IPOL.ID – Sidang lanjutan kasus dugaan korupsi usaha perkebunan sawit di Pengadilan Tipikor, Jakarta Pusat, Senin (10/10) kembali digelar. Sidang ini, beragenda pemeriksaan delapan orang saksi dihadirkan Jaksa Penuntut Umum (JPU) terkait tindak pidana, terdakwa Surya Darmadi, pemilik Duta Palma Group.
Saksi di antaranya mantan Kepala Dinas Kehutanan dan Perkebunan Indragiri Hulu, Riau, Amet Tripjapraja. Pada persidangan, Amet menyebut pada 2004, dia bertemu Bupati Indragiri Hulu 1999-2008 Raja Thamsir Rachman. Amet pun menyebut, izin tahun 2003 dikeluarkan untuk PT Banyu Bening Utama, di Desa Paya Rumbai Kecamatan Seberida seluas 4 ribu hektare.
Menurutnya, lahan yang dimohonkan adalah lahan bukan kawasan hutan berdasarkan Peta Tata Ruang wilayah Nomor 10 Perda Nomor 10 Tahun 1994 mengenai Tata Ruang Wilayah.
“Berdasarkan Perda Nomor 10 Tahun 1994 bukan kawasan hutan, namun berdasarkan Tata Guna Hutan Kesepakatan dari Kementerian Kehutanan ternyata area yang dimohon adalah kawasan hutan,” kata Amet.
“Lalu perusahaan mengajukan permohonan revisi kepada bupati tentang luas area perkebunan dari 4 ribu hektare menjadi 6 ribu hektare,” tambah Amet.

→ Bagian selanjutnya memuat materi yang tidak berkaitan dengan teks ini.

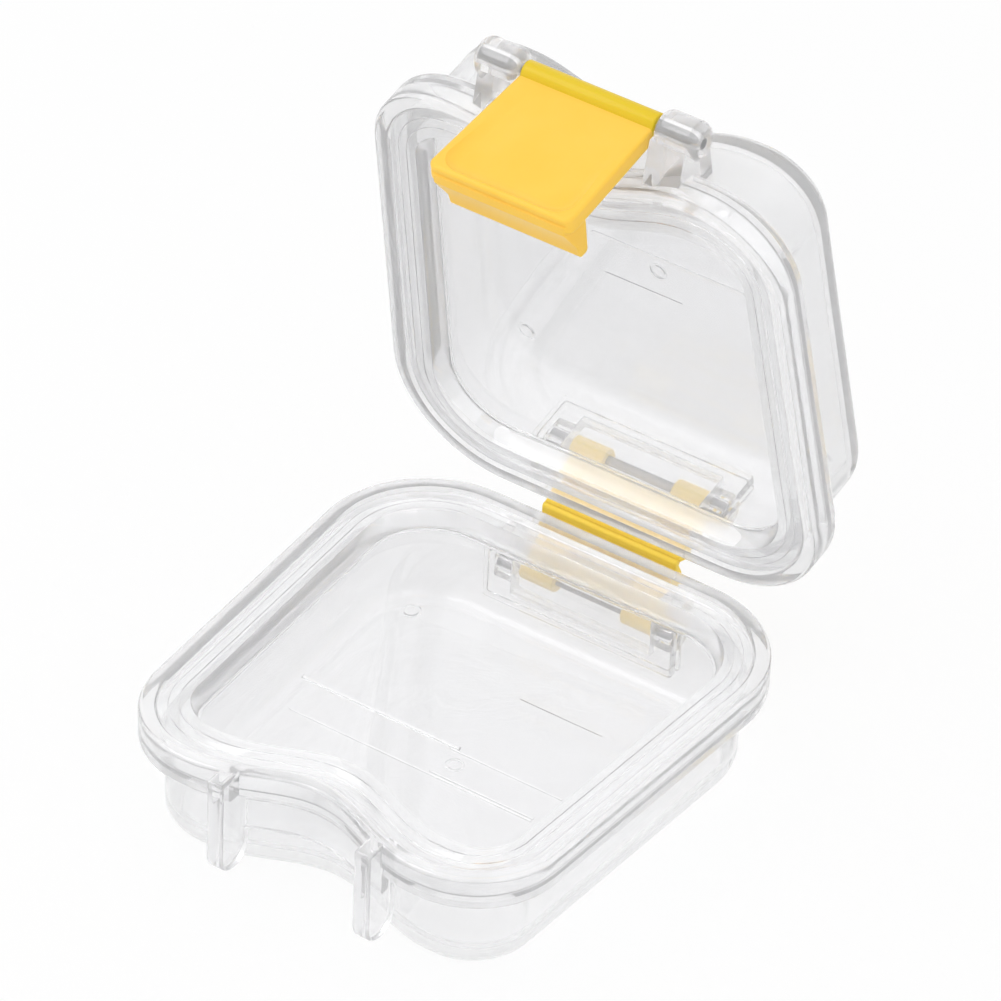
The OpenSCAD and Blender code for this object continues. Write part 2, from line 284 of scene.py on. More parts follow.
def drawn_face(name, points, filled=True):
    """A round primitive whose corners are put on the given points, left in edit mode."""
    deselect()
    fill = "NGON" if filled else "NOTHING"
    bpy.ops.mesh.primitive_circle_add(vertices=len(points), radius=MM, fill_type=fill)
    named(name)
    bpy.ops.object.mode_set(mode="EDIT")
    mesh = bmesh.from_edit_mesh(bpy.context.object.data)
    mesh.verts.ensure_lookup_table()
    for vertex, point in zip(mesh.verts, points):
        vertex.co = Vector(point) * MM
    bmesh.update_edit_mesh(bpy.context.object.data)


def leave_edit():
    """Weld, turn the faces outward and shade smooth."""
    bpy.ops.mesh.select_all(action="SELECT")
    bpy.ops.mesh.remove_doubles(threshold=0.002 * MM)
    bpy.ops.mesh.normals_make_consistent(inside=False)
    bpy.ops.object.mode_set(mode="OBJECT")
    bpy.ops.object.shade_smooth_by_angle(angle=SMOOTH_ANGLE)
    return bpy.context.object


def lofted(name, rings):
    """A solid drawn up from its lowest face, one ring after another."""
    drawn_face(name, rings[0])
    for old, new in zip(rings, rings[1:]):
        bpy.ops.mesh.extrude_region_move()
        place_selected(old, new)
    return leave_edit()


def hooped(name, rings):
    """A ring-shaped solid: the first loop is drawn round a section and back to itself."""
    drawn_face(name, rings[0], filled=False)
    bpy.ops.mesh.select_all(action="SELECT")
    for old, new in zip(rings, rings[1:] + rings[:1]):
        bpy.ops.mesh.extrude_edges_move()
        place_selected(old, new)
    return leave_edit()


def prism(name, profile, start, length, rounding=0.0, segments=3):
    """A bar along X with a profile drawn in Y and Z, its edges rounded."""
    drawn_face(name, [(start, y, z) for y, z in profile])
    bpy.ops.mesh.extrude_region_move(TRANSFORM_OT_translate={"value": (length * MM, 0, 0)})
    piece = leave_edit()
    if rounding:
        rounded(piece, rounding, segments)
    return piece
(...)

Namun, area seluas 6 ribu hektare itu ternyata masuk dalam kawasan hutan. Bupati Indragiri Hulu 1999-2008, Raja Thamsir Rachman pun meminta Amet membuatkan rekomendasi persetujuan Izin Usaha Perkebunan yang dimohonkan. Hingga izin untuk PT Bening Banyu Bening seluas 6.420 hektare bisa keluar.
Seusai sidang diwawancara wartawan, Kuasa Hukum Surya Darmadi, Juniver Girsang mengatakan, berdasarkan kesaksian Dinas Kehutanan, baik di tingkat 1 (Kabupaten) maupun di tingkat Provinsi Riau menyatakan bahwa penerbitan izin yang didapatkan kliennya sudah sesuai ketentuan surat Menteri Pertanian.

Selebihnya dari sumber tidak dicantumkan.